Nusser & Baumgart Contemporary Residenzstr. 10/3 D-80333 Munich Allemagne
Nusser & Baumgart Contemporary is pleased to present Operational Reality, a solo exhibition of new, large-format photographs by Munich-based artist Thomas Weinberger (born 1964). The show runs from May 30 - July 11, 2008.
Weinberger positions his camera in city spaces and industrial areas. He also selects unusual viewpoints which are unappreciated by our everyday perception. Through an absence of people, the pictures possess a strange emptiness and stillness. Their indefinable gray-blue skies and unclear lighting conditions make it impossible to discern what time of day the images were made. This is also true of more abstract photos such as Hurlyburly, taken in the fall of 2007, which depicts a multi-directional, nonheirarchical, "all-over" pictorial composition of branches and colored leaves.
Using a classic, large-format camera, the artist takes two analog images of the same motive at different times, one during the day and one at night. The two are then laid over one another with the help of a computer. The resulting image is a reality of impossible visual experience in which the light conditions of day and night are compressed into a permanent picture.

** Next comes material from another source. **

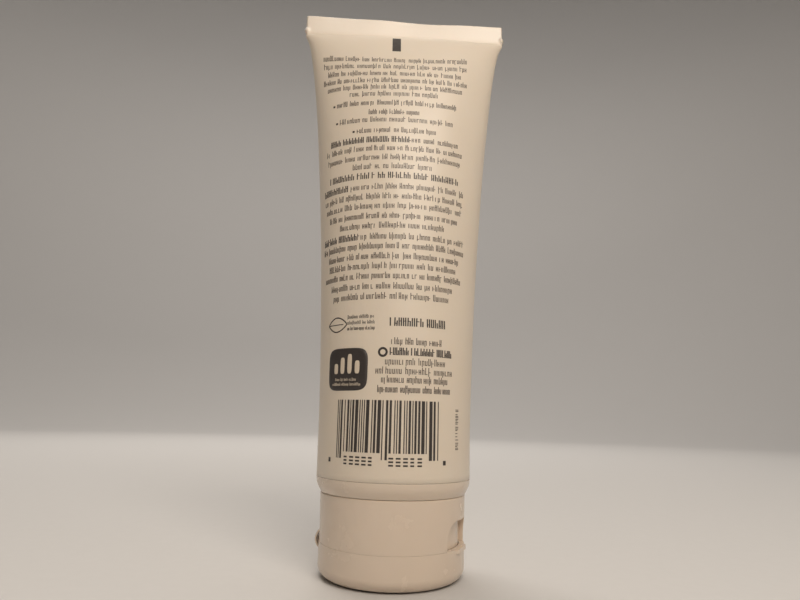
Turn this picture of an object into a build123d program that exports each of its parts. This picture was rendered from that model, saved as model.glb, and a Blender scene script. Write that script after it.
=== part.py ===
from build123d import *
import os
from math import cos, pi, radians, sin, sqrt

# Squeeze tube that stands on its flip-top screw cap, in millimetres.
# Origin: centre of the lid's flat end. +Z up the tube, sealed end parallel to X, printed back facing -Y.

# Driving dimensions
tube_diameter = 38.0
tube_height = 153.35
sleeve_bottom = 22.6
cap_rim = 18.95
parting = 7.65
thread_pitch = 3.0
neck_diameter = 16.0

# Sleeve
tube_radius = tube_diameter / 2
sleeve_wall = 0.5
seal_line = 147.55
seal_half_width = pi * tube_radius / 2
fill_curve = 1.68
fill_power = 0.417
section_steps = [0.0, 0.01, 0.035, 0.09, 0.17, 0.28, 0.42, 0.58, 0.76, 0.9, 1.0]
skin_gap = 0.03

# Head of the tube: shoulder and threaded neck
collar_wall = 1.3
collar_top = 25.55
shoulder_bottom = cap_rim + 0.1
shoulder_wall = 1.6
shoulder_edge_radius = 17.8
neck_radius = neck_diameter / 2
neck_bore_radius = 6.0
neck_end = 9.95
lip_length = 1.6
lip_hole_radius = 3.5

# Thread: a trapezoid ridge carried along a helix
thread_height = 0.9
thread_root_width = 1.5
thread_crest_width = 0.6
thread_turns = 2.0
thread_clearance = 0.2
thread_root_sink = 0.3
neck_thread_start = 12.25

# Cap base
cap_rim_radius = 17.8
cap_parting_radius = 17.52
cap_wall = 1.3
deck_thickness = 1.4
parting_gap = 0.01
rim_chamfer = 0.25
barrel_wall = 1.2
barrel_top = 18.15
orifice_radius = 2.0
spout_radius = 4.5
spout_length = 2.9
snap_ring_radius = 16.1
snap_ring_wall = 1.0
snap_ring_depth = 0.8
rib_count = 6
rib_thickness = 0.9
rib_top = 13.05

# Thumb recess in the cap base, opposite the hinge
thumb_angle = 66.5
thumb_half_width = 6.9
thumb_top = 13.85
thumb_floor = 16.15
thumb_corner_radius = 3.7
thumb_back_wall = 1.2

# Lid
lid_radius = 17.62
lid_wall = 1.3
lid_edge_radius = 2.6
plug_radius = 1.94
plug_tip_radius = 1.5
plug_top = 6.65
plug_seat = 5.05
seal_ring_radius = 4.8
seal_ring_wall = 0.9
seal_ring_top = 5.45
lip_reach = 0.7
lip_half_width = 4.0
lip_height = 0.9
lip_depth = 1.6
lip_corner_radius = 1.4

# Living hinge: a film hinge in the middle, inside its fold's axis, between two bowed straps
hinge_reach = 17.95
lug_half_width = 2.6
lug_height = 1.9
lug_depth = 1.5
lug_face = 17.66
film_thickness = 0.2
film_height = 2.4
strap_inner_turn = 11.5
strap_outer_turn = 24.0
strap_bow = 1.15
strap_half_height = 2.1
strap_thickness = 0.45
strap_root = 0.3

thumb_direction = Vector(sin(radians(thumb_angle)), -cos(radians(thumb_angle)), 0)
hinge_direction = thumb_direction * -1


def half_depth(height, offset):
    """Half thickness of the filled sleeve: zero slope towards the head, closing steeply at the seal."""
    span = (seal_line - height) / (seal_line - sleeve_bottom)
    fullness = max(1 - (1 - span) ** fill_curve, 0) ** fill_power
    return max(tube_radius * fullness, sleeve_wall) - offset


def half_width(depth, offset):
    """Half width that keeps the ellipse's perimeter equal to the round tube's."""
    low = tube_radius
    high = seal_half_width
    for _ in range(50):
        middle = (low + high) / 2
        thin = depth + offset
        ratio = ((middle - thin) / (middle + thin)) ** 2
        perimeter = pi * (middle + thin) * (1 + 3 * ratio / (10 + sqrt(4 - 3 * ratio)))
        if perimeter > 2 * pi * tube_radius:
            high = middle
        else:
            low = middle
    return low - offset


def sleeve_loft(offset, bottom, top):
    """Closed loft through ellipses from the seal down to the head, drawn inwards by offset."""
    sections = []
    for step in section_steps:
        height = top - step * (top - bottom)
        depth = half_depth(height, offset)
        ellipse = Ellipse(half_width(depth, offset), depth)
        sections.append(Plane.XY.offset(height) * ellipse)
    return loft(sections)


def ring(outer, inner, bottom, top):
    """Plain ring around the tube's axis."""
    tall = top - bottom
    solid = Cylinder(outer, tall, align=(Align.CENTER, Align.CENTER, Align.MIN))
    hole = Cylinder(inner, tall, align=(Align.CENTER, Align.CENTER, Align.MIN))
    return Pos(0, 0, bottom) * (solid - hole)


def disc(radius, bottom, top):
    """Plain disc around the tube's axis."""
    return Pos(0, 0, bottom) * Cylinder(radius, top - bottom, align=(Align.CENTER, Align.CENTER, Align.MIN))


def thread_ridge(base_radius, start, outward):
    """Right-handed trapezoid ridge on a wall of base_radius, pointing outward (1) or inward (-1)."""
    path = Helix(pitch=thread_pitch, height=thread_pitch * thread_turns, radius=base_radius)
    root = -thread_root_sink * outward
    crest = thread_height * outward
    with BuildSketch(Plane(origin=path @ 0, x_dir=(1, 0, 0), z_dir=path % 0)) as profile:
        with BuildLine():
            Polyline(
                (root, -thread_root_width / 2),
                (crest, -thread_crest_width / 2),
                (crest, thread_crest_width / 2),
                (root, thread_root_width / 2),
                close=True,
            )
        make_face()
    ridge = sweep(profile.sketch, path=path, is_frenet=True)
    return Pos(0, 0, start) * ridge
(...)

The exhibition title Operational Reality refers to the provisional action of physicists who adopt operative models in the mathematical completion of ununderstood phenomena in quantum physics. In this sense, Weinberger understands his day-night photographs as models for capturing space and time. They throw into question an everyday reality experienced as a linear continuum.
With the first public recognition of his work in 2005, former architect Thomas Weinberger has achieved rapid international acclaim. His work has been exhibited in the Palais des Beaux Arts in Brüssel (2007), the Australian Centre for Photography (2007), and the Gulbenkian Foundation in Paris (2008) and may also be found in private and and public collections worldwide.
A fully illustrated catalogue with an essay by Mark Gisbourne accompanies the exhibition.